The officer asked: “Did he slap your face or what?”
Petito responded: “He grabbed me with his nail, and I guess that’s why it looks — I definitely have a cut right here. I can feel it. When I touch it, it burns.”
Even though a independent review later confirmed that the grab by Laundrie should have been seen as a violent act, the officer doesn’t ask about her injuries further after Petito said she hit Laundrie first, which can be a hallmark sign of an abused partner taking responsibility for the aggressor’s actions.
Strack said she isn’t sure she believes that Petito hit Laundrie first, either. Laundrie’s injuries, she said, were minor and appear to her more like attempts by Petito at self-defense; they were mostly small scratches, which seem to be caused by Laundrie moving his arm out of the way than Petito actually hitting him. Petito had said she punched his arm after he took her phone and tried to lock her out of their van. Police extensively documented his injuries.
In Utah code, any attempt by a perpetrator to cover a victim’s mouth or nose is defined as strangulation — not just someone putting their hands around another’s throat — and should be treated as aggravated assault.
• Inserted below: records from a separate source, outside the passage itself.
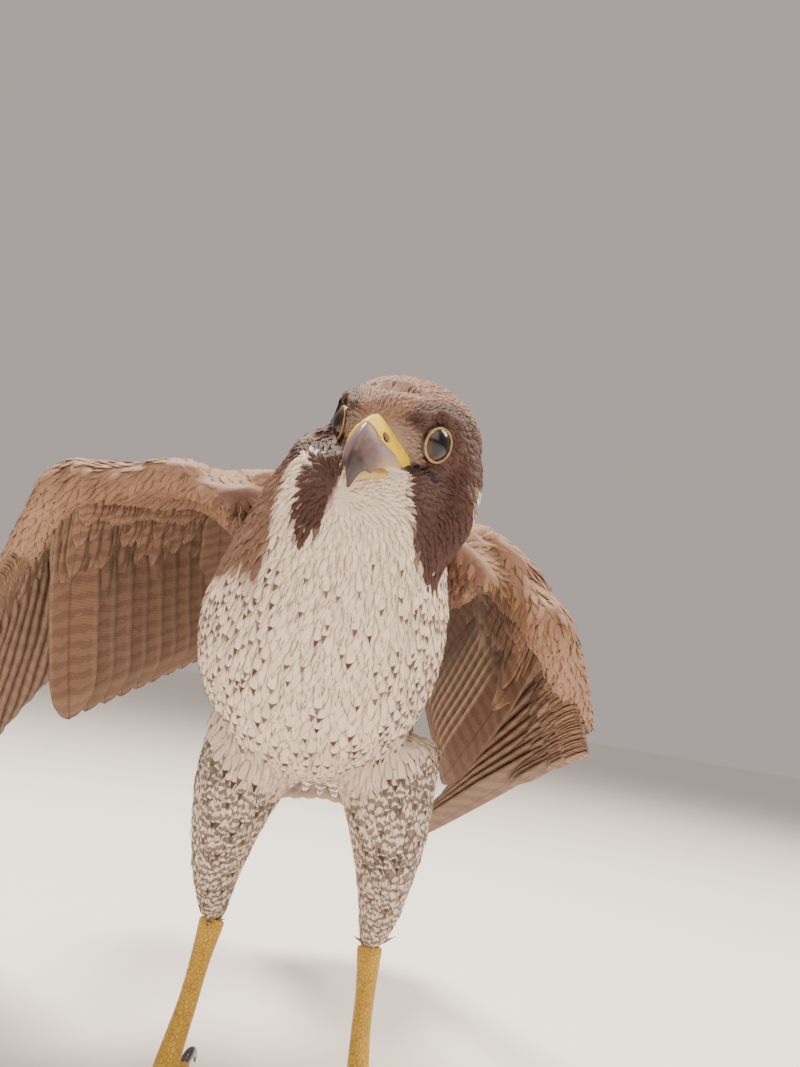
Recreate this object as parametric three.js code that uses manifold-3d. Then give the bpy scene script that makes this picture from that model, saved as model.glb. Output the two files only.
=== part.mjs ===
// A life-size peregrine falcon that stands on the floor with its wings half open and its head turned
// down to its right. Millimetres, +Z up. The bird faces -Y and its left side is +X.
import * as THREE from "three";
import { mergeVertices } from "three/addons/utils/BufferGeometryUtils.js";
import Module from "manifold-3d";

const wasm = await Module();
wasm.setup();

// Driving sizes of the whole bird, in its own frame: x to the bird's left, y to its tail, z up.
const GAP = 0.35; // left between neighbours that touch
const HEAD_CENTRE = [8.5, -94.8, 261.6]; // midway between the eyes
const HEAD_YAW = 18; // degrees, to the bird's right
const HEAD_PITCH = 22.8; // degrees, bill down
const HEAD_ROLL = 8.6; // degrees, left side down
const EYE_RADIUS = 8.2;
const EYE_CENTRE = [13.2, -1.4, 0.4]; // left eye, in the head's frame
const EYE_LOOK = [0.84, -0.54, 0.05]; // the way the left eye looks out
const TAIL_ROOT = [0, 92, 152];
const TAIL_LENGTH = 152;
const TAIL_DROOP = 21; // degrees below the horizon
const TAIL_FAN = 19; // degrees from the middle to the outermost feather
const ANKLE = [36, 30, 62]; // left leg
const FOOT = [39, 5, 10]; // where the left toes meet
const PAD_HEIGHT = 5; // from the floor to the toes' middle line

// Stations of the trunk and neck: middle, half width and half depth.
const TRUNK = [
  { at: [0, 103, 151], wide: 15, deep: 9 },
  { at: [0, 88, 157], wide: 26, deep: 18 },
  { at: [0, 66, 164], wide: 37, deep: 31 },
  { at: [-3, 36, 171], wide: 43, deep: 43 },
  { at: [-6, 4, 179], wide: 48, deep: 48 },
  { at: [-7, -28, 191], wide: 52, deep: 49 },
  { at: [-4, -53, 208], wide: 48, deep: 43 },
  { at: [-1, -68, 226], wide: 41, deep: 38 },
  { at: [3, -77, 243], wide: 36, deep: 36 },
  { at: [6, -80, 258], wide: 30, deep: 31 },
  { at: [7, -80, 268], wide: 18, deep: 20 },
];

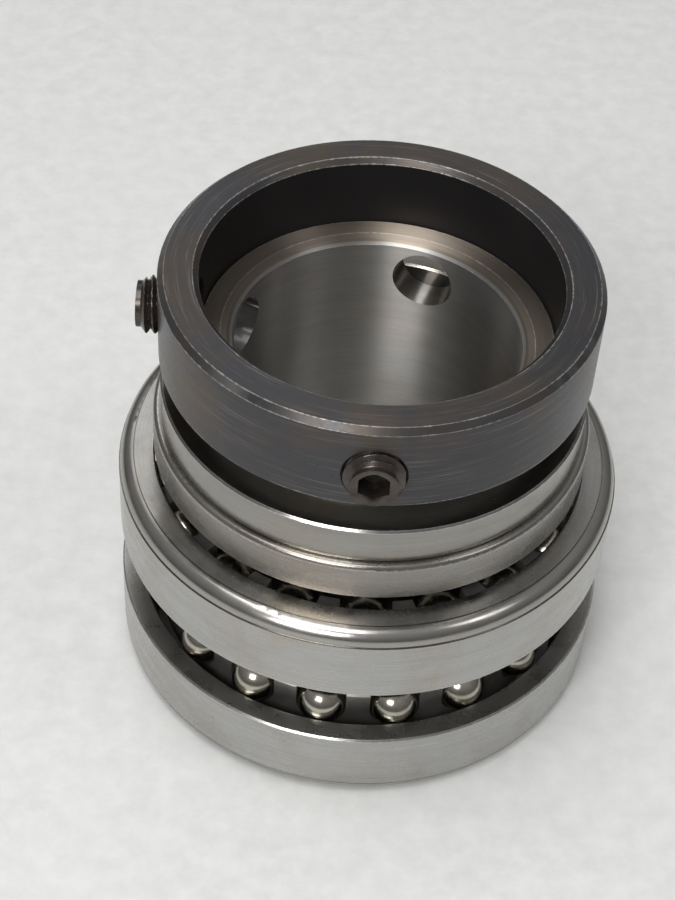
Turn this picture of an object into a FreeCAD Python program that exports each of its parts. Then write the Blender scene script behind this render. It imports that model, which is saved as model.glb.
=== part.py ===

When Petito used her hand to cover her mouth to show officers what Laundrie allegedly did to her, Strack said, police should have recognized it as strangulation, a red flag for escalating domestic violence and a better indication that he was the primary aggressor in the situation.
Laundrie did later strangle Petito to death, investigators said.
Strack, who previously worked as a prosecutor, said victims don’t typically describe an experience like Petito’s as being “strangled” or “choked.”
“They usually say someone grabbed my face, which Gabby did,” she said. “It’s up to officers to ask more questions and know what to look for and listen for.”
Joe Bianco, a former detective who now works as a law enforcement support coordinator with Strack’s organization, said it doesn’t surprise him, though, that Petito didn’t show the selfie she had just taken to the officers.
He said, based on watching the body camera footage, that she didn’t appear comfortable with the officers. They didn’t really give her the space to collect herself, Bianco added, and open up. They were quick and asked things like if Petito wanted the officers to tell Laundrie that she loved him.
“You really have to go in there and ask questions,” Bianco said. “Have you ever documented anything like this before? Has these happened in the past? A victim then might be triggered to remember it or bring it up.”
The officers ultimately decided to categorize the case as disorderly conduct instead of domestic violence and separated Petito and Laundrie for the night. Laundrie stayed in town. And Petito stayed in the van.
In recent years, Strack said, she has seen more victims documenting domestic violence, especially with phones. She noted how Nicole Brown Simpson, the ex-wife of O.J. Simpson, kept a journal describing abuse in her marriage before she was killed.
Both Oxborrow and Strack said there were warning signs that officers missed when responding to the case, and they urged police departments to train and re-train constantly on domestic violence protocols.
Petito’s parents, Joe Petito and Nicole Schmidt, have recently been in Utah to speak in favor of SB117, a bill that would create a database for police of past domestic violence incidents and calls to police, even if the calls did not lead to criminal charges. The bill would also mandate police ask a series of questions called a Lethality Assessment Program to survivors in order to determine their potential danger.
“Our daughter, Gabby, died as a result of intimate partner violence that could have and should have been identified by law enforcement using the lethality assessment,” Schmidt said.